Stored data:
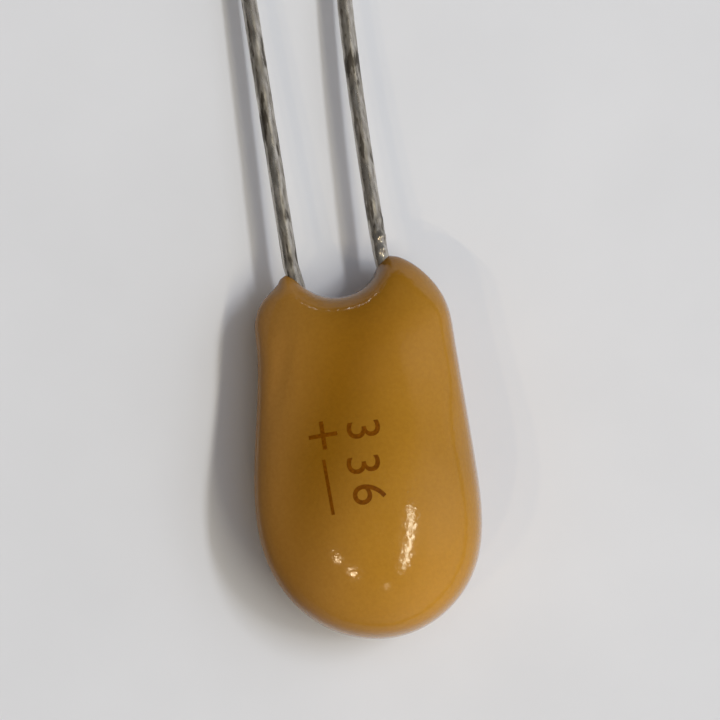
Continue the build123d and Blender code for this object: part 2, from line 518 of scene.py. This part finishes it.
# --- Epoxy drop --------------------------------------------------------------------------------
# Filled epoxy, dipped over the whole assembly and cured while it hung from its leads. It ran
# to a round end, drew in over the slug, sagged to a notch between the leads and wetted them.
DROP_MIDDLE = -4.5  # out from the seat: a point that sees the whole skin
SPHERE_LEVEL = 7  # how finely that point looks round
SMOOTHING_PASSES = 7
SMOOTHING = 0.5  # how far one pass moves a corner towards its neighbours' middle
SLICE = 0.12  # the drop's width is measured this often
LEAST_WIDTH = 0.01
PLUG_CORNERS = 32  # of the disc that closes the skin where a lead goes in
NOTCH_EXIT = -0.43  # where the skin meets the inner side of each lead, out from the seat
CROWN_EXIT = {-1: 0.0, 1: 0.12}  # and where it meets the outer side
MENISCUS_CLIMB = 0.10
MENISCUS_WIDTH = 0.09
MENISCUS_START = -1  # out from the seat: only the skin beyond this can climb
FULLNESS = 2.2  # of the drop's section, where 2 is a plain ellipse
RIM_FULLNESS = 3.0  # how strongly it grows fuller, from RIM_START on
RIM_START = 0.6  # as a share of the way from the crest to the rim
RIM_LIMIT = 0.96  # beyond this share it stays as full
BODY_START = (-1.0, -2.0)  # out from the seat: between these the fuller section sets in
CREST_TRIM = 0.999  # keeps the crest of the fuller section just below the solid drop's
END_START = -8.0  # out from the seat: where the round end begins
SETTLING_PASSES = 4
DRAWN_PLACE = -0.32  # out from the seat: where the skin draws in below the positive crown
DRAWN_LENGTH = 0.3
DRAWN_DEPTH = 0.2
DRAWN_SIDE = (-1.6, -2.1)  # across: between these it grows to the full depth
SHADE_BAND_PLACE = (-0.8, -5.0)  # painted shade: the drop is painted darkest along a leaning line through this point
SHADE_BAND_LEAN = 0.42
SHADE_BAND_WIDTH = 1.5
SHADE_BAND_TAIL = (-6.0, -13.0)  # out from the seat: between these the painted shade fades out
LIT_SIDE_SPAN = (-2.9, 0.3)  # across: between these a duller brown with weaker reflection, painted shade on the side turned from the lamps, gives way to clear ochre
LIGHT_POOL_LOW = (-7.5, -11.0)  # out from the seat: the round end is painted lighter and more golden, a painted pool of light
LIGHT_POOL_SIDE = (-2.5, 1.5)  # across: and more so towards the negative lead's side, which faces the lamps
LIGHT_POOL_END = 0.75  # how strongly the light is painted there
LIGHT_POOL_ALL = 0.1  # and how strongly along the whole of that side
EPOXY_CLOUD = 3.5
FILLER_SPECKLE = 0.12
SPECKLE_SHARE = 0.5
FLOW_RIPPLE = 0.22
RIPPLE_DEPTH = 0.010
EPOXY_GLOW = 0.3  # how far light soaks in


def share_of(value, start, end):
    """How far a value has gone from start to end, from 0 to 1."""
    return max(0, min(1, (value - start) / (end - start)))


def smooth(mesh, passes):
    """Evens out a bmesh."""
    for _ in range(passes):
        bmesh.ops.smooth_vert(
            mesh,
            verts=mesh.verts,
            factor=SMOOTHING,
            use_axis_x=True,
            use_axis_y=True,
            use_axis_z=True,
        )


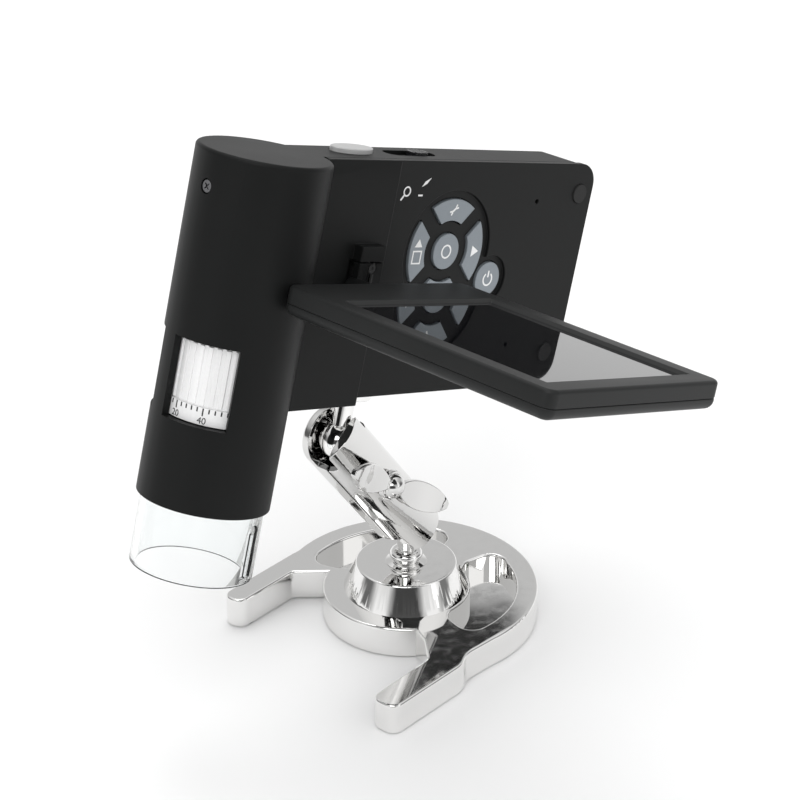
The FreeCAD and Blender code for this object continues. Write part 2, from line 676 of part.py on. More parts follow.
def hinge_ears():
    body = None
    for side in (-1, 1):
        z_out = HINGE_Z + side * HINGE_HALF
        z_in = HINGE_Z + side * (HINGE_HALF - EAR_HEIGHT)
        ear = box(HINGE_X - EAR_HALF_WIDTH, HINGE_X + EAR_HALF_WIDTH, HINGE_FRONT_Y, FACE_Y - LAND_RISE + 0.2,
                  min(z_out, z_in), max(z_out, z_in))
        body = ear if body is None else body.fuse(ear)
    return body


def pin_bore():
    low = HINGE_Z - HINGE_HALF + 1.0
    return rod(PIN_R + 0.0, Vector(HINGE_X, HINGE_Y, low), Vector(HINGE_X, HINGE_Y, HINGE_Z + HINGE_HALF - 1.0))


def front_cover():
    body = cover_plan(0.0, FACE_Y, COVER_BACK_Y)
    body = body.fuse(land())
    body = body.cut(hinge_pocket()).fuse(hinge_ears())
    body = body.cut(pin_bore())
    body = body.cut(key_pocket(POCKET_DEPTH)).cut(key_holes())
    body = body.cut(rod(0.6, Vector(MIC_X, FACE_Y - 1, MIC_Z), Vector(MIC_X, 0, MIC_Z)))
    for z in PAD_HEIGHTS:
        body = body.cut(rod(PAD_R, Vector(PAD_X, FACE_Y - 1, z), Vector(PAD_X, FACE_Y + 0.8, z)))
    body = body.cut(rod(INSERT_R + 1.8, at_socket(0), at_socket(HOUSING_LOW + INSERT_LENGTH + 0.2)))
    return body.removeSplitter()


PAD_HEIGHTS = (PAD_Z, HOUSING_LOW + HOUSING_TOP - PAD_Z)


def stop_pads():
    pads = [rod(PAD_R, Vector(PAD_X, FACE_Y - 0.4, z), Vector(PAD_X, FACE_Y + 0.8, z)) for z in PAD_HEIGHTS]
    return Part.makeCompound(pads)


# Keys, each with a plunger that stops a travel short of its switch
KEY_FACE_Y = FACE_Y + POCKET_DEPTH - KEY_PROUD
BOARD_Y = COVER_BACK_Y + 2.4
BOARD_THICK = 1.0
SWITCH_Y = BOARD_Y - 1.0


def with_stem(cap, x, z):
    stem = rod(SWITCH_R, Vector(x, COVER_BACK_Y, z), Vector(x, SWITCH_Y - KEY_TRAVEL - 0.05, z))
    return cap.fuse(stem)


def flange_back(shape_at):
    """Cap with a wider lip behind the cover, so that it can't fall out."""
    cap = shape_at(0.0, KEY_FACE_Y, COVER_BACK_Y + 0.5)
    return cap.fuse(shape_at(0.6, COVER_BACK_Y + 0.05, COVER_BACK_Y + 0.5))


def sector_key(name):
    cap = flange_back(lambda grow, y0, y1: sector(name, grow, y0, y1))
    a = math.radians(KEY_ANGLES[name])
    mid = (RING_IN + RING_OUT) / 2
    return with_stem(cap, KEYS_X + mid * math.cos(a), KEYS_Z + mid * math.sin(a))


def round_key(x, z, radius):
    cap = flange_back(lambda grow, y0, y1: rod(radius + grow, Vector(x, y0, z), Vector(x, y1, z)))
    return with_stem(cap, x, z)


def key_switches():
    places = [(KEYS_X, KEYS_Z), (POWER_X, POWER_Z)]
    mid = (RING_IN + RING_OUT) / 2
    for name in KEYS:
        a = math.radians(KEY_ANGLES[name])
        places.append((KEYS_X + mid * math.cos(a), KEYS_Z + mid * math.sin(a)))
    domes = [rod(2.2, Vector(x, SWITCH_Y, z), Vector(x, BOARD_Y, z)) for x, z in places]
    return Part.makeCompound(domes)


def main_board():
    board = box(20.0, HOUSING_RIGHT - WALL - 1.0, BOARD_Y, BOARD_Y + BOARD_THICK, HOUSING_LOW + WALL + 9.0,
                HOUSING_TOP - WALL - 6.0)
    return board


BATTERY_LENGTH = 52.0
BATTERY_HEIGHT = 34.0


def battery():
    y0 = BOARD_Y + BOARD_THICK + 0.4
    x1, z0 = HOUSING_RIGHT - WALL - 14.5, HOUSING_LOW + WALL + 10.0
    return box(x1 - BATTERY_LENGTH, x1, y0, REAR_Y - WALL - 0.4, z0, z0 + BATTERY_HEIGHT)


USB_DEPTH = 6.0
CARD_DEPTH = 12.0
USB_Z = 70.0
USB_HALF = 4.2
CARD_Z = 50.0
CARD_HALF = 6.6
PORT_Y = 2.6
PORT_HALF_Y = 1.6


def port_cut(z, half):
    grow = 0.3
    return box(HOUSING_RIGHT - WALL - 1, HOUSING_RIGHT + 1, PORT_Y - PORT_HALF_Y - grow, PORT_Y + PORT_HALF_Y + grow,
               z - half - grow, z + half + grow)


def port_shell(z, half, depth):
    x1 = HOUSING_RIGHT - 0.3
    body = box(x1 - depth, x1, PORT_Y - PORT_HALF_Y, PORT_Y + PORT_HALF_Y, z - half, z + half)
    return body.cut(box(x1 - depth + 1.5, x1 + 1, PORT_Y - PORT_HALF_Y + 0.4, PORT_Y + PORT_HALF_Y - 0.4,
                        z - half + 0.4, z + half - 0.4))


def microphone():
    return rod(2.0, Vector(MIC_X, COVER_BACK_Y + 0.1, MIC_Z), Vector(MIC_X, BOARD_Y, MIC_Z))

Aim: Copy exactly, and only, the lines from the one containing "The FreeCAD and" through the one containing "return body.removeSplitter()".

Full solution:
The FreeCAD and Blender code for this object continues. Write part 2, from line 676 of part.py on. More parts follow.
def hinge_ears():
    body = None
    for side in (-1, 1):
        z_out = HINGE_Z + side * HINGE_HALF
        z_in = HINGE_Z + side * (HINGE_HALF - EAR_HEIGHT)
        ear = box(HINGE_X - EAR_HALF_WIDTH, HINGE_X + EAR_HALF_WIDTH, HINGE_FRONT_Y, FACE_Y - LAND_RISE + 0.2,
                  min(z_out, z_in), max(z_out, z_in))
        body = ear if body is None else body.fuse(ear)
    return body


def pin_bore():
    low = HINGE_Z - HINGE_HALF + 1.0
    return rod(PIN_R + 0.0, Vector(HINGE_X, HINGE_Y, low), Vector(HINGE_X, HINGE_Y, HINGE_Z + HINGE_HALF - 1.0))


def front_cover():
    body = cover_plan(0.0, FACE_Y, COVER_BACK_Y)
    body = body.fuse(land())
    body = body.cut(hinge_pocket()).fuse(hinge_ears())
    body = body.cut(pin_bore())
    body = body.cut(key_pocket(POCKET_DEPTH)).cut(key_holes())
    body = body.cut(rod(0.6, Vector(MIC_X, FACE_Y - 1, MIC_Z), Vector(MIC_X, 0, MIC_Z)))
    for z in PAD_HEIGHTS:
        body = body.cut(rod(PAD_R, Vector(PAD_X, FACE_Y - 1, z), Vector(PAD_X, FACE_Y + 0.8, z)))
    body = body.cut(rod(INSERT_R + 1.8, at_socket(0), at_socket(HOUSING_LOW + INSERT_LENGTH + 0.2)))
    return body.removeSplitter()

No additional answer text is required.